On This Date in Sports April 27, 1956: Unbeaten

In collaboration with the Sportsecyclopedia.com

Heavyweight champion Rocky Marciano stuns the boxing world by announcing his retirement at the age of 31. Marciano who last fought Archie Moore in September, ended his career with a perfect record of 49-0, including 43 wins by knockout. He had held the title for nearly four years at the time of retirement. Rocky Marciano briefly considered a comeback in 1959, but after a month of training, he decided against it and retired as the only unbeaten and untied heavyweight champion. 

Rocky Marciano was on born September 1, 1923, in Brocton, Massachusetts as the son of Italian Immigrants. Growing up, Marciano, who was known affectionately as “the Brocton Brawler,” used various unconventional tools to work out; this included homemade weightlifting equipment and a stuffed mailbag that was used as a heavy bag. Before his boxing career, Rocky Marciano was a blue-collar man who worked several jobs, including a ditch digger and a shoemaker. In World War II, he served in the Army ferrying supplies across the English Channel into France after D-Day.

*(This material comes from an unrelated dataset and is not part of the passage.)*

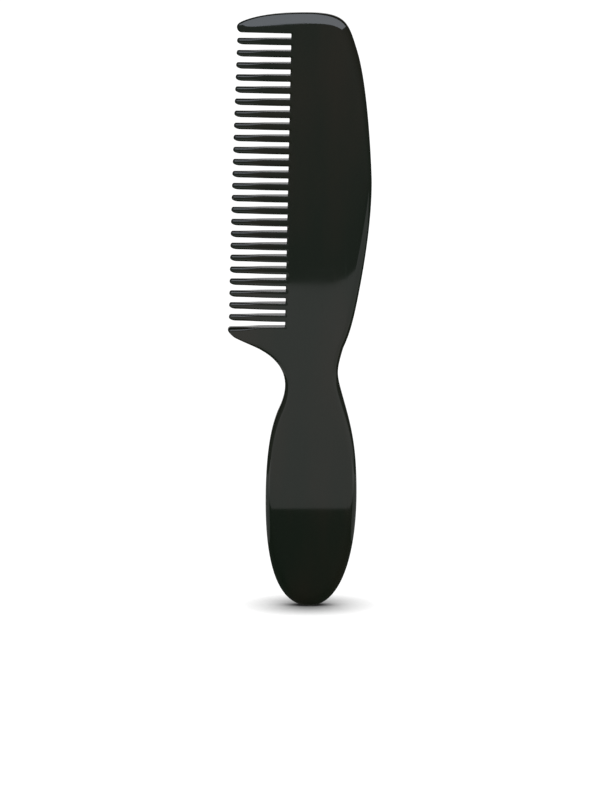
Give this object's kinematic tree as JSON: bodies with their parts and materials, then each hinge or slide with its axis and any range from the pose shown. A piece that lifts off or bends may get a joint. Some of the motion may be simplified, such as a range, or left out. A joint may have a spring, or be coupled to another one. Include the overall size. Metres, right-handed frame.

After the war, Rocky Marciano began boxing as an amateur while awaiting discharge from the Army in Fort Lewis, Washington. He would try out for the US Olympic Boxing team but was forced to withdraw from the trials with a broken hand. This setback enabled Marciano to begin his professional career, as he won each of his first 16 fights by knockout. Marciano’s most difficult fight came in 1950 when he beat Roland La Starza in a split decision at Madison Square Garden on March 24th. On October 26, 1951, Rocky Marciano scored an eighth-round TKO of Joe Louis at the Garden in what would be the Brown Bomber’s last match.

Rocky Marciano finally got a chance at the heavyweight title on September 23, 1952, after winning his first 42 fights. He would knock out Jersey Joe Walcott in the 13th round at Philadelphia Municipal Stadium. Eight months later, in the rematch at Chicago Stadium, the Brocton Brawler only needed one round. Next up was a rematch with Roland La Starza, the man who came closest to beating Marciano. This time Rocky would win in an 11th round knockout at the Polo Grounds. Marciano’s toughest title defense came on June 17, 1954, when he beat Ezzard Charles in a controversial unanimous decision at Yankee Stadium. Three months later, Marciano knocked out Charles in the eighth round.

Rocky Marciano’s final fight would come on September 21, 1955, when he scored a ninth-round knockout of Archie Moore at Yankee Stadium. At 49-0, he was the only heavyweight champion to retire with an unbeaten record. He briefly considered a comeback in 1959 but decided to stay retired after a month of training for a possible fight against champion Ingemar Johansson.

After retiring, Rocky Marciano dabbled into acting and worked as a boxing commentator. In 1969, he would step in the ring one last time for a sparring session with Muhammad Ali, who was still serving a suspension from boxing for his refusal to answer the draft. The sparring session was part of a match between the two champions that would be determined by a computer. Each fighter took turns winning as neither knew the result of the fight. The fight would be weaved together into a film that was released in 1970, detailing the results of what the computer determined. In the end, it was Marciano winning again with a 13th round knockout. Sadly, Rocky Marciano would not see the final result, as he was killed on August 31, 1969, in a plane crash, while on the way to a birthday party.